Le légendaire tambour Djidji Ayôkwé, symbole de l’histoire et de la résistance des Atchans, sera bientôt restitué à la Côte d’Ivoire après plus de 100 ans d’absence.

Après des années de traités et de débats, le légendaire tambour parleur ivoirien, le Djidji Ayôkwé, s’apprête à faire son retour en Côte d’Ivoire. Mais ce retour suscite à la fois espoirs et interrogations sur les blessures du passé et les défis de la restitution du patrimoine africain.

Un retour très attendu, mais encadré

Le Djidji Ayôkwé, un tambour parleur d’une importance historique et spirituelle inestimable pour la communauté Atchan, sera bientôt prêté à la Côte d’Ivoire. L’annonce officielle est attendue ce lundi 18 novembre, à Paris, lors de la signature d’une convention de dépôt entre la France et la Côte d’Ivoire. Ce prêt marque la première étape avant un transfert définitif, prévu après l’adoption d’une loi spécifique par le Parlement français.

Depuis son pillage en 1916 par les colons français, cet imposant tambour de 3,31 mètres de long et pesant 430 kilos repose au musée du Quai Branly à Paris.
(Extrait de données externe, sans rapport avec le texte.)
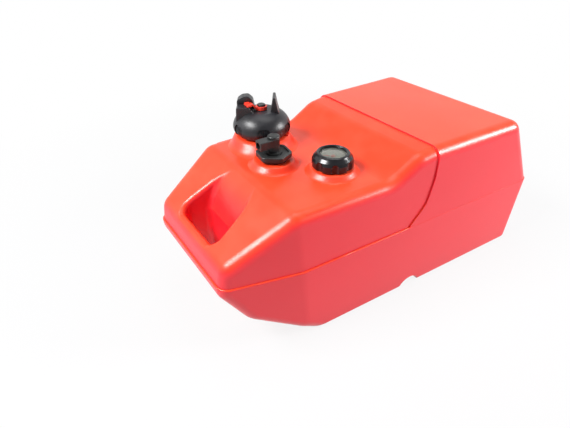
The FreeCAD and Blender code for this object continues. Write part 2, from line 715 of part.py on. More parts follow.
def cap_gasket():
    low = FILL_NECK_TOP + PART_GAP
    return tube(FILL_X, FILL_Y, low, LINER_PLATE_Z, FILL_NECK_R + 0.5, FILL_BORE_R + 0.5)


def lock_lever():
    ring = tube(0, 0, LEVER_BASE_Z, LEVER_TOP_Z, LEVER_R, POST_R + RUNNING_GAP)
    low = LEVER_BASE_Z
    side = [(POST_R + 1.5, low), (LEVER_R, low), (15.4, THUMB_Z + 0.7), (LEVER_REACH, THUMB_Z + 1.1),
            (LEVER_REACH, THUMB_Z + 3.5), (14.2, THUMB_Z + 3.5), (LEVER_R + 0.4, LEVER_TOP_Z),
            (POST_R + 1.5, LEVER_TOP_Z)]
    arm = slab(side, [0, 0, 3.0, 0.5, 1.0, 3.0, 2.0, 0], -LEVER_ARM / 2, LEVER_ARM / 2)
    pad = prism([(LEVER_REACH - 7.5, -LEVER_PAD / 2), (LEVER_REACH, -LEVER_PAD / 2),
                 (LEVER_REACH, LEVER_PAD / 2), (LEVER_REACH - 7.5, LEVER_PAD / 2)],
                [2.0] * 4, THUMB_Z + 1.1, THUMB_Z + 4.1)
    solid = ring.fuse(arm).fuse(pad)
    solid = solid.cut(cylinder(0, 0, LEVER_BASE_Z - 1, LEVER_TOP_Z + 5, POST_R + RUNNING_GAP))
    solid.rotate(V(0, 0, 0), V(0, 0, 1), EAR_DEG + 180 + LEVER_REST)
    solid.translate(V(FILL_X, FILL_Y, 0))
    return solid


def vent_poppet():
    low = SEAT_Z + PART_GAP + SEAL_THICK
    head = LEVER_TOP_Z + PART_GAP
    profile = [(0, low), (POPPET_R, low), (POPPET_R, low + POPPET_THICK), (STEM_R, low + POPPET_THICK),
               (STEM_R, head), (HEAD_R, head), (HEAD_R, head + 1.6), (HEAD_R - 1, head + 2.6),
               (0, head + 2.6)]
    return turned(FILL_X, FILL_Y, profile)


def vent_seal():
    return tube(FILL_X, FILL_Y, SEAT_Z + PART_GAP, SEAT_Z + PART_GAP + SEAL_THICK, POPPET_R - 0.5,
                SEAT_BORE_R + 0.7)


def vent_spring():
    low = SEAT_Z + PART_GAP + SEAL_THICK + POPPET_THICK
    return coil(FILL_X, FILL_Y, low + PART_GAP, CAP_CROWN_Z - PART_GAP, VENT_COIL_R, 0.5, 5)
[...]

Bien que symbolique, cette restitution partielle soulève des questions sur la lenteur du processus, déjà promise par le président Emmanuel Macron en 2018.
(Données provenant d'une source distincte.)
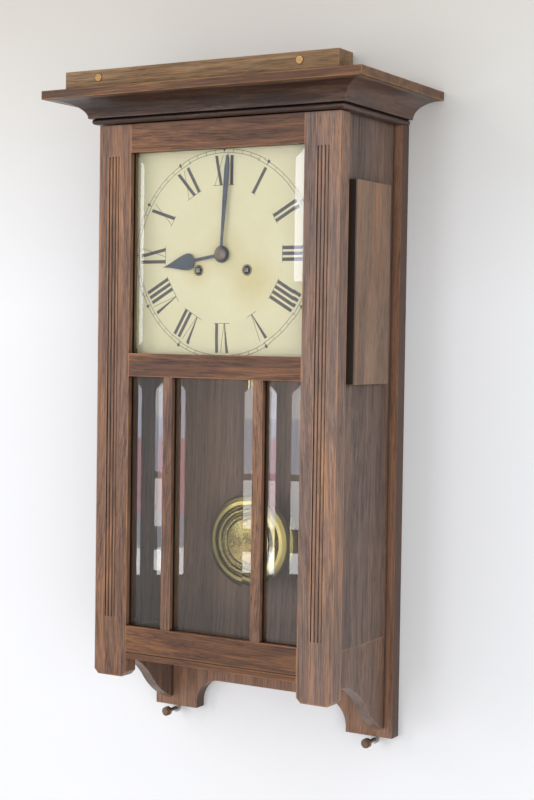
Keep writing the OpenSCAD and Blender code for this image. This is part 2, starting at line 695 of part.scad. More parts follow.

Le Djidji Ayôkwé : un témoin du passé

Ce tambour, capable autrefois de transmettre des messages codés audibles sur plus de 20 kilomètres, jouait un rôle central dans la vie sociale, politique et spirituelle des Atchans. Au-delà d’un simple instrument de communication, il était un outil de résistance contre les colons. En 1916, son usage pour prévenir les villages de l’arrivée des colons venus imposer le travail forcé a conduit à sa confiscation.

Pour les Atchans, la perte de ce tambour symbolisait la capitulation de tout un peuple. « C’était plus qu’un objet : c’était l’âme de notre communauté », raconte Guy Djagoua, chef traditionnel bidjan. Aujourd’hui, le tambour revient chargé de mémoire, mais incapable de parler : les ravages du temps et des insectes l’ont rendu silencieux.
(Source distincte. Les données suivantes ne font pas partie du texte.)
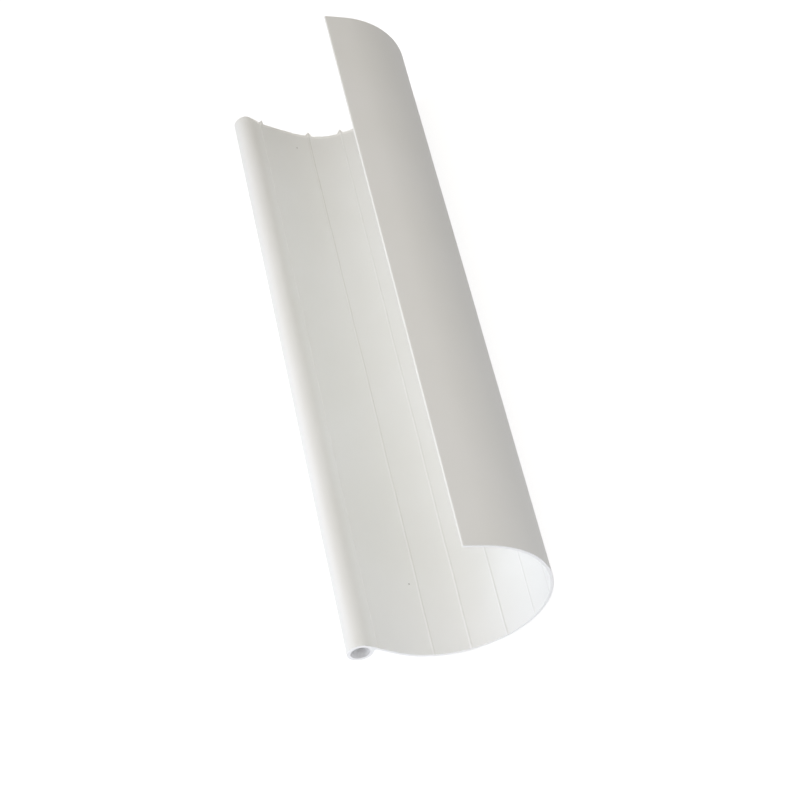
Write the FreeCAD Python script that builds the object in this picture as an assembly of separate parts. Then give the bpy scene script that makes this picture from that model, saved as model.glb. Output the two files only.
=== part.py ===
"""A sawn length of half-round PVC roof gutter, extruded in one piece.

The wall is a round trough that runs on past the half circle. Its back side ends in a
plain straight lip. Its front side runs straight for a while and then closes into a
hollow round bead, which stands on the outside of the wall, so that the inner face
passes smoothly over it. Low ribs run the whole length of the inner face.

Frame, in millimetres: Y runs along the gutter. The bead is on the -X side and the lip
on the +X side. The gutter lies as it comes to rest on a level floor, which is on its
round bottom, rolled towards the heavy bead until its centre of mass is under the axis
of the trough. The origin is on the floor, under the middle of the piece.
"""

import FreeCAD
import Part
import math
import os

# Driving dimensions, in millimetres and degrees.
LENGTH = 500.0              # sawn length
INNER_RADIUS = 63.5         # inner face of the round trough
WALL = 2.2                  # wall of the trough and the lip
BACK_SWEEP = 90.0           # the arc's reach from the bottom up the back
FRONT_SWEEP = 111.0         # the arc's reach from the bottom up the front
BACK_FLAT = 16.0            # straight lip above the arc, at the back
FRONT_FLAT = 25.0           # straight wall between the arc and the bead, at the front
LIP_ROUND = 0.5             # rounded corners of the lip's edge
BEAD_RADIUS = 9.3           # outside of the hollow bead
BEAD_WALL = 2.6             # wall of the hollow bead
BEAD_FILLET = 1.2           # hollow corner where the bead meets the wall's outer face
RIB_WIDTH = 1.8             # a rib at its foot
RIB_HEIGHT = 0.3            # a rib's crown above the inner face
ARC_RIBS = 7                # ribs on the round part
FIRST_RIB = 86.8            # the first of them, from the bottom up the front
RIB_PITCH = 24.3            # angle from each of them to the next
FRONT_RIB_DROP = 7.5        # the rib of the straight front wall, below the bead's start

BORE_RADIUS = BEAD_RADIUS - BEAD_WALL
OUTER_RADIUS = INNER_RADIUS + WALL


def vector(x, z):
    """A point or direction of the section, which is drawn at Y = 0."""
    return FreeCAD.Vector(x, 0, z)


def outward(angle):
    """Unit vector from the trough's axis, at an angle in degrees from the bottom to the back."""
    turn = math.radians(angle)
    return vector(math.sin(turn), -math.cos(turn))


def along(angle):
    """Unit vector along the arc at that angle, towards the back."""
    turn = math.radians(angle)
    return vector(math.cos(turn), math.sin(turn))


def line(start, end):
    """A straight edge."""
    return Part.LineSegment(start, end).toShape()


def arc(start, middle, end):
    """A round edge through three points."""
    return Part.Arc(start, middle, end).toShape()


def corner(start, centre, end):
    """The short round edge about a centre, from start to end."""
    radius = (start - centre).Length
    towards = (start - centre) + (end - centre)
    return arc(start, centre + towards.normalize() * radius, end)


def trough_arc(radius, start, end):
    """A round edge about the trough's axis, between two angles."""
    return arc(outward(start) * radius, outward((start + end) / 2) * radius, outward(end) * radius)


def rib_angles():
    """Angles of the ribs on the round part, from the front to the back."""
    return [RIB_PITCH * number - FIRST_RIB for number in range(ARC_RIBS)]


# Landmarks of the section.
up_front = along(-FRONT_SWEEP) * -1
out_front = outward(-FRONT_SWEEP)
up_back = along(BACK_SWEEP)
out_back = outward(BACK_SWEEP)
front_start = out_front * INNER_RADIUS
back_start = out_back * INNER_RADIUS
bead_start = front_start + up_front * FRONT_FLAT
bead_centre = bead_start + out_front * BEAD_RADIUS


def inner_edges():
    """The inner face from the bead down the front, round the bottom and up the back, with its ribs."""
    half_foot = RIB_WIDTH / 2
    rib_crown = bead_start - up_front * FRONT_RIB_DROP
    rib_top = rib_crown + up_front * half_foot
    rib_bottom = rib_crown - up_front * half_foot
    edges = [
        line(bead_start, rib_top),
        arc(rib_top, rib_crown - out_front * RIB_HEIGHT, rib_bottom),
        line(rib_bottom, front_start),
    ]
    half_angle = math.degrees(math.asin(half_foot / INNER_RADIUS))
    reached = -FRONT_SWEEP
    for angle in rib_angles():
        edges.append(trough_arc(INNER_RADIUS, reached, angle - half_angle))
        foot = outward(angle - half_angle) * INNER_RADIUS
        crown = outward(angle) * (INNER_RADIUS - RIB_HEIGHT)
        reached = angle + half_angle
        edges.append(arc(foot, crown, outward(reached) * INNER_RADIUS))
    edges.append(trough_arc(INNER_RADIUS, reached, BACK_SWEEP))
    return edges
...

Un processus de restitution semé d’embûches

En France, le retour du Djidji Ayôkwé se heurte au principe d’inaliénabilité des biens culturels. Un projet de loi spécifique doit être voté pour permettre sa restitution définitive. En attendant, un partenariat scientifique entre les deux pays permettra d’anciens conservateurs ivoiriens en restauration patrimoniale.

Pour la communauté Atchan, cette restitution est aussi une forme de réconciliation. Depuis l’annonce de son retour, les villages atchans ont repris les réunions mensuelles, interrompues depuis un siècle. Toutefois, certains observateurs estiment que cette restitution ne suffit pas à effacer les blessures laissées par le pillage colonial.

Un geste historique ou un simple symbole ?

Si le retour de Djidji Ayôkwé suscite une grande joie en Côte d’Ivoire, il met également en lumière les limites et complexités des restitutions patrimoniales. « Ce tambour ne pourra jamais retrouver sa voix ni sa fonction originelle », souligne Silvie Memel-Kassi, directrice de la Culture ivoirienne. Pourtant, son retour est perçu comme un premier pas vers la reconnaissance des torts passés et une nouvelle ère de coopération culturelle entre la France et l’Afrique.